Beethoven hätte sich aber vielleicht doch gewundert, sowas zu hören: Das soll von mir sein? So ein Ausbund von Schönheit und Wohlklang, vielleicht auch Glätte? Wenn man Arno Lückers interessante Konzert-Einführung liest, kann man sich Beethovens eigenhändige Uraufführung anno 1803 lebhaft vorstellen, rumpelnd und pumpelnd nach fast lauter leeren Blättern, während das Orchester von stundenlangen Vormittagsproben geschlaucht vor sich hinschnarcht. Das hätte man gern erlebt; auch wenn es sich vielleicht nicht als Ideal historisch informierten Musizierens aufdrängt.

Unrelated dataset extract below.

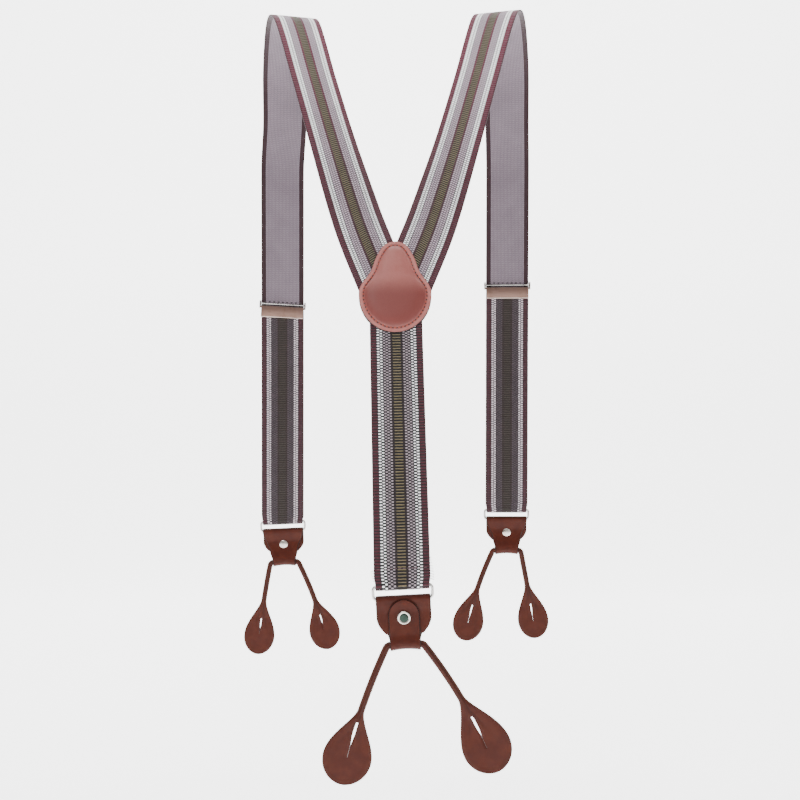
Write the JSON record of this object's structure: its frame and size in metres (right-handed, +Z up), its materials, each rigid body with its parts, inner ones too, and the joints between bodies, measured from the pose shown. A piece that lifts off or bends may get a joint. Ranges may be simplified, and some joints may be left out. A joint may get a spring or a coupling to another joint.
{
  "type": "suspenders",
  "caption": "Y-back button suspenders of striped webbing with a leather yoke, slide adjusters with levers, and rolled leather ends cut with buttonholes.",
  "frame": {"origin": "midway between the two shoulder straps, level with the crown of the right one, where the shoulders carry the object", "axes": "+Z is up, +X is the wearer's right, and +Y is the wearer's front"},
  "size_m": [0.2562, 0.2602, 0.5242],
  "materials": {
    "webbing": "woven stripes, matte",
    "yoke_leather": "smooth, satin",
    "tab_leather": "grained, satin",
    "runner_leather": "rolled, satin",
    "nickel": "nickel plate, polished",
    "plate_metal": "warm taupe, satin"
  },
  "bodies": {
    "harness": {"yoke_front_patch": "yoke_leather", "yoke_back_patch": "yoke_leather", "back_strap_webbing": "webbing", "left_shoulder_webbing": "webbing", "right_shoulder_webbing": "webbing", "left_front_webbing": "webbing", "right_front_webbing": "webbing"},
    "left_strap_end": {"left_loop_webbing": "webbing", "left_return_webbing": "webbing"},
    "left_adjuster_body": {"left_adjuster_frame": "plate_metal", "left_anvil_bar": "nickel", "left_lever_pin": "nickel", "left_return_end_webbing": "webbing"},
    "left_lever_body": {"left_lever": "nickel"},
    "left_front_ring_body": {"left_front_ring": "nickel"},
    "left_front_tab_body": {"left_front_tab": "tab_leather", "left_front_rivet_cap": "nickel", "left_front_rivet_base": "nickel"},
    "left_front_runner_body": {"left_front_runner_cord": "runner_leather"},
    "left_front_outer_leg_body": {"left_front_outer_leg": "runner_leather"},
    "left_front_inner_leg_body": {"left_front_inner_leg": "runner_leather"},
    "right_strap_end": {"right_loop_webbing": "webbing", "right_return_webbing": "webbing"},
    "right_adjuster_body": {"right_adjuster_frame": "plate_metal", "right_anvil_bar": "nickel", "right_lever_pin": "nickel", "right_return_end_webbing": "webbing"},
    "right_lever_body": {"right_lever": "nickel"},
    "right_front_ring_body": {"right_front_ring": "nickel"},
    "right_front_tab_body": {"right_front_tab": "tab_leather", "right_front_rivet_cap": "nickel", "right_front_rivet_base": "nickel"},
    "right_front_runner_body": {"right_front_runner_cord": "runner_leather"},
    "right_front_inner_leg_body": {"right_front_inner_leg": "runner_leather"},
    "right_front_outer_leg_body": {"right_front_outer_leg": "runner_leather"},
    "back_ring_body": {"back_ring": "nickel"},
    "back_tab_body": {"back_tab": "tab_leather", "back_rivet_cap": "nickel", "back_rivet_base": "nickel"},
    "back_runner_body": {"back_runner_cord": "runner_leather"},
    "back_left_leg_body": {"back_left_leg": "runner_leather"},
    "back_right_leg_body": {"back_right_leg": "runner_leather"}
  },
  "joints": [
    {"name": "left_strap_length", "type": "slide", "parent": "harness", "child": "left_strap_end", "axis": [0.0086, -0.0951, 0.9954], "range_m": [-0.07, 0.04], "deforming": ["left_front_webbing"]},
    {"name": "left_adjuster_slide", "type": "slide", "parent": "left_strap_end", "child": "left_adjuster_body", "axis": [0.0086, -0.0951, 0.9954], "range_m": [-0.07, 0.04], "deforming": ["left_return_webbing"]},
    {"name": "left_lever_open", "type": "hinge", "parent": "left_adjuster_body", "child": "left_lever_body", "pos_m": [-0.09386, 0.1044, -0.20661], "axis": [0.9985, 0.0051, -0.0538], "range_deg": [0, 100]},
    {"name": "left_front_ring_swing", "type": "hinge", "parent": "left_strap_end", "child": "left_front_ring_body", "pos_m": [-0.09549, 0.11641, -0.388], "axis": [0.999, 0, 0.0436], "range_deg": [-75, 75]},
    {"name": "left_front_tab_swing", "type": "hinge", "parent": "left_front_ring_body", "child": "left_front_tab_body", "pos_m": [-0.09513, 0.11641, -0.39639], "axis": [0.999, 0, 0.0436], "range_deg": [-60, 60]},
    {"name": "left_front_runner_swing", "type": "hinge", "parent": "left_front_tab_body", "child": "left_front_runner_body", "pos_m": [-0.09399, 0.11641, -0.42237], "axis": [0.999, 0, 0.0436], "range_deg": [-45, 45]},
    {"name": "left_front_outer_leg_flex", "type": "hinge", "parent": "left_front_runner_body", "child": "left_front_outer_leg_body", "pos_m": [-0.10651, 0.11641, -0.42682], "axis": [0, 1, 0], "range_deg": [-12, 30], "stiffness_Nm_per_rad": 0.05},
    {"name": "left_front_inner_leg_flex", "type": "hinge", "parent": "left_front_runner_body", "child": "left_front_inner_leg_body", "pos_m": [-0.08105, 0.11641, -0.42509], "axis": [0, 1, 0], "range_deg": [-30, 12], "stiffness_Nm_per_rad": 0.05},
    {"name": "right_strap_length", "type": "slide", "parent": "harness", "child": "right_strap_end", "axis": [-0.005, -0.095, 0.9955], "range_m": [-0.07, 0.04], "deforming": ["right_front_webbing"]},
    {"name": "right_adjuster_slide", "type": "slide", "parent": "right_strap_end", "child": "right_adjuster_body", "axis": [-0.005, -0.095, 0.9955], "range_m": [-0.07, 0.04], "deforming": ["right_return_webbing"]},
    {"name": "right_lever_open", "type": "hinge", "parent": "right_adjuster_body", "child": "right_lever_body", "pos_m": [0.09196, 0.10287, -0.1907], "axis": [1, -0.0005, 0.005], "range_deg": [0, 100]},
    {"name": "right_front_ring_swing", "type": "hinge", "parent": "right_strap_end", "child": "right_front_ring_body", "pos_m": [0.0929, 0.11541, -0.3779], "axis": [1, 0, 0], "range_deg": [-75, 75]},
    {"name": "right_front_tab_swing", "type": "hinge", "parent": "right_front_ring_body", "child": "right_front_tab_body", "pos_m": [0.0929, 0.11541, -0.3863], "axis": [1, 0, 0], "range_deg": [-60, 60]},
    {"name": "right_front_runner_swing", "type": "hinge", "parent": "right_front_tab_body", "child": "right_front_runner_body", "pos_m": [0.0929, 0.11541, -0.4123], "axis": [1, 0, 0], "range_deg": [-45, 45]},
    {"name": "right_front_inner_leg_flex", "type": "hinge", "parent": "right_front_runner_body", "child": "right_front_inner_leg_body", "pos_m": [0.08008, 0.11541, -0.41553], "axis": [0, 1, 0], "range_deg": [-12, 30], "stiffness_Nm_per_rad": 0.05},
    {"name": "right_front_outer_leg_flex", "type": "hinge", "parent": "right_front_runner_body", "child": "right_front_outer_leg_body", "pos_m": [0.10556, 0.11541, -0.41635], "axis": [0, 1, 0], "range_deg": [-30, 12], "stiffness_Nm_per_rad": 0.05},
    {"name": "back_ring_swing", "type": "hinge", "parent": "harness", "child": "back_ring_body", "pos_m": [0.00477, -0.13487, -0.40023], "axis": [0.9986, 0, 0.0523], "range_deg": [-75, 50]},
    {"name": "back_tab_swing", "type": "hinge", "parent": "back_ring_body", "child": "back_tab_body", "pos_m": [0.00521, -0.13487, -0.40861], "axis": [0.9986, 0, 0.0523], "range_deg": [-60, 50]},
    {"name": "back_runner_swing", "type": "hinge", "parent": "back_tab_body", "child": "back_runner_body", "pos_m": [0.00669, -0.13487, -0.43678], "axis": [0.9986, 0, 0.0523], "range_deg": [-45, 40]},
    {"name": "back_left_leg_flex", "type": "hinge", "parent": "back_runner_body", "child": "back_left_leg_body", "pos_m": [-0.00596, -0.13487, -0.44052], "axis": [0, 1, 0], "range_deg": [-12, 30], "stiffness_Nm_per_rad": 0.05},
    {"name": "back_right_leg_flex", "type": "hinge", "parent": "back_runner_body", "child": "back_right_leg_body", "pos_m": [0.01961, -0.13487, -0.43873], "axis": [0, 1, 0], "range_deg": [-30, 12], "stiffness_Nm_per_rad": 0.05}
  ],
  "couplings": [
    {"joint": "left_adjuster_slide", "follows": "left_strap_length", "ratio": 1},
    {"joint": "right_adjuster_slide", "follows": "right_strap_length", "ratio": 1}
  ]
}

Nachtrag: Fehlhörleistung des Tages war, Armstrongs als Mozart angekündigte Zugabe für Bach zu halten und einen schrulligen Versprecher Armstrongs zu vermuten; tatsächlich war es Mozart (KV 399), danke an den aufmerksamen Leser!

Obligatorisches Frauenzählen bei den Wienern: elf bei Beethoven, in Anton Bruckners 4. Sinfonie Es-Dur noch ein oder zwei mehr.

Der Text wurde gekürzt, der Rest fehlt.